In order to accommodate this situation, Oakland (among other cities) has ruled that as long as one can easily see to the sleeping space or spaces from a complying escape window–meaning that the sleeping space is in a mezzanine that is open except for a rail not exceeding 42" in height–the requirements for emergency escape and rescue are met. This is referred to as "line-of-sight" visual access. There also needs to be a direct path of travel between the sleeping area and its escape opening.

More than one sleeping area may use the same escape window or door as long as the emergency escape and rescue window or door serving each sleeping area meets the above requirements.

374B.5.3 Alternative Emergency Escape and Rescue in Existing Buildings.


In an existing building where no exterior wall of the sleeping area of an individual space or JLWQ abuts a public street, public alley, yard or exit court any one of the following alternatives may be used. Signage to indicate the point of emergency egress and rescue and other facilities to ensure ease of access and egress along the escape and rescue path shall be installed to meet the recommendations of the Fire Marshal and the Building Official:

  1. An escape and rescue door may open directly into a corridor if the corridor is constructed to meet the requirements for an extent of stairway enclosure pursuant to Section 1009.4 including provisions for openings and doors, appropriate for the configuration of the building in which it is located. A "Knox Box" with keys shall be provided in an approved location for the Fire Department's use.
  2. A one-hour fire-resistive compartment with one-hour label exit door and equipped with a ships ladder to the roof. A minimum 36 inches by 48 inches clear landing shall be provided in front of the bottom of the ships ladder. Emergency lighting, a counter-balanced roof hatch, and marked exit path across the roof to an approved fire escape or escape ladder shall be provided.
  3. If a court without access to a public way on the property is available, then an approved fire escape or escape ladders may either lead to the roof similar to alternative 2 above, or to the bottom of the court. An approved fire department access path to the bottom of the court shall be provided to meet the recommendations of the Fire Marshal and Building Offcial. A "Knox Box" shall be provided if there are any locked doors or gates along the fire department access path.
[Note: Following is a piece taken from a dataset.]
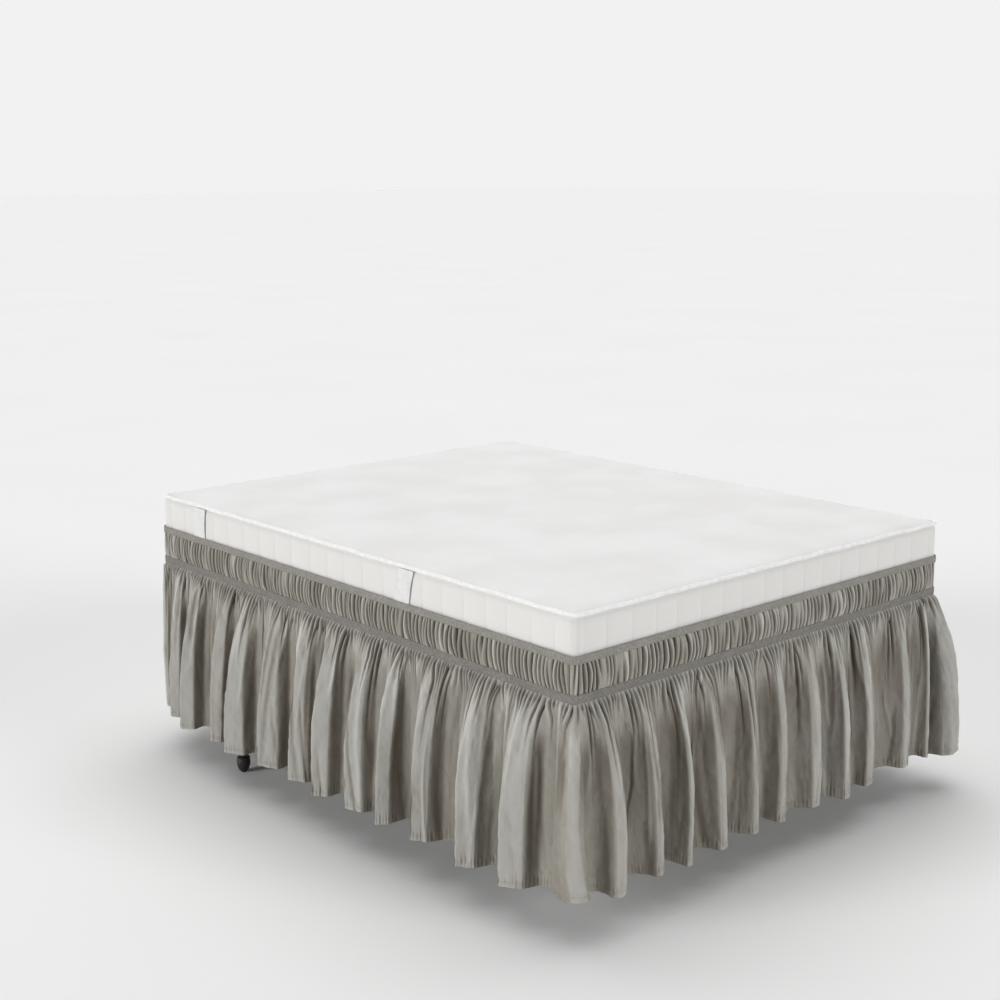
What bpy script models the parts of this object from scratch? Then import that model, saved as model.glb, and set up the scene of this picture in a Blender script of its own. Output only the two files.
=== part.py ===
"""A gathered, elastic wrap-around bed skirt on a plain bed with its mattress.

Everything is in metres, +Z up. The origin is on the floor under the middle of the bed. The foot of the bed
points along -Y, the head along +Y, and the long side seen in front is the one at -X.

The skirt is four sewn pieces: an elastic tape round the top, a shirred heading, a second elastic tape, and
the gathered drop that hangs from it. The mattress lies on a foundation, and that on a steel frame.
"""

import math

import bmesh
import bpy
from mathutils import Vector

# --- Driving sizes -------------------------------------------------------------------------------------
BED_WIDTH = 1.52
BED_LENGTH = 1.90
CORNER_RADIUS = 0.015
PIPING_HEIGHT = 0.83  # from the floor to the middle of the mattress's piped edge
MATTRESS_THICKNESS = 0.25
FOUNDATION_THICKNESS = 0.23
SEAM_GAP = 0.0003  # between two pieces that meet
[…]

When the roof is part of an alternative emergency escape and rescue method, the roof structure at the exit path and the queuing area to the escape ladder or stair offof the roof shall consider the live loads added to Table 16-A in Section 330B. The queuing area provided shall be 3 square feet per occupant for the occupant load served by the alternative emergency escape and rescue.

  334B.5.3 Alternative Emergency Escape and Rescue in Existing Buildings.


Sometimes units in existing buildings can be "landlocked" and have no opportunities for exterior openings. In such cases–when the building is fully sprinklered and the renovation is to create JLWQ–there are alternative means of complying with the code.

  1. If the Emergency Escape and Rescue opening is a door and has direct visual access and a direct path of travel to/from the sleeping area, it can open directly into a rated corridor that is "constructed to meet the requirements for the extent of stairway." This means that if the building type (according to UBC Table 6-A or other code provisions) requires a two-hour rated stair enclosure, then the corridor serving the emergency escape and rescue door would have to be 2-hour rated (probably with 90-minute doors opening into it). For further information refer to 336B.1, Shafts and Exit Enclosures.
  2. Sometimes the only way out, for example, due to lack of visual access to the corridor door of a unit, is up onto a roof and across to a fire escape or escape ladder, such as a folding Jomy ladder.
  3. In other cases, windows will exit into courts that have no access to a public way. In such cases, ladder access to and across a roof–as in 2 above–is permitted, or access from the court to a public way can be provided via a corridor, exit passageway or other Fire Department-approved means.

374B.5.3.2 Notice of Limitation.

If any alternative emergency escape and rescue method is used a "notice of limitation" shall be recorded with the Alameda County Recorder's Offce with a waiver of damages and holding the City harmless for any litigation relating to alternative emergency escape and rescue provided.


374B.5.3.3 Exit Path Roof Load.

The roof exit path and a minimum 10 feet square queuing area at the escape stair or ladder off of the roof shall be structurally designed for the loads pursuant to Section 330B.


374B.6 Occupant Load

374B.6.1 General.

Occupant loads for buildings with R-9 occupancies shall comply with Table 10-A - Minimum Egress Requirements for the appropriate use.


374B.7 Guardrails.

374B.7.1 General.

Code provisions pertinent to guardrails apply to R-9 occupancies as for an R-9 Occupancy except as herein provided for the individual residential space.


Required guardrails including sleeping mezzanine guardrails for an individual JLWQ may be a minimum of 36 inches in height. A built-in sleeping bunk need not have a guardrail but shall have a railing that has a height of at least one-third of the clear floor to ceiling height measured vertically at the rail. This railing need not exceed 36 inches.


Normally, in all but private residences, guardrails for decks and open stairs are required to be a minimum 42" high. This provision states that within live/work units guardrails may be a minimum 36" in height.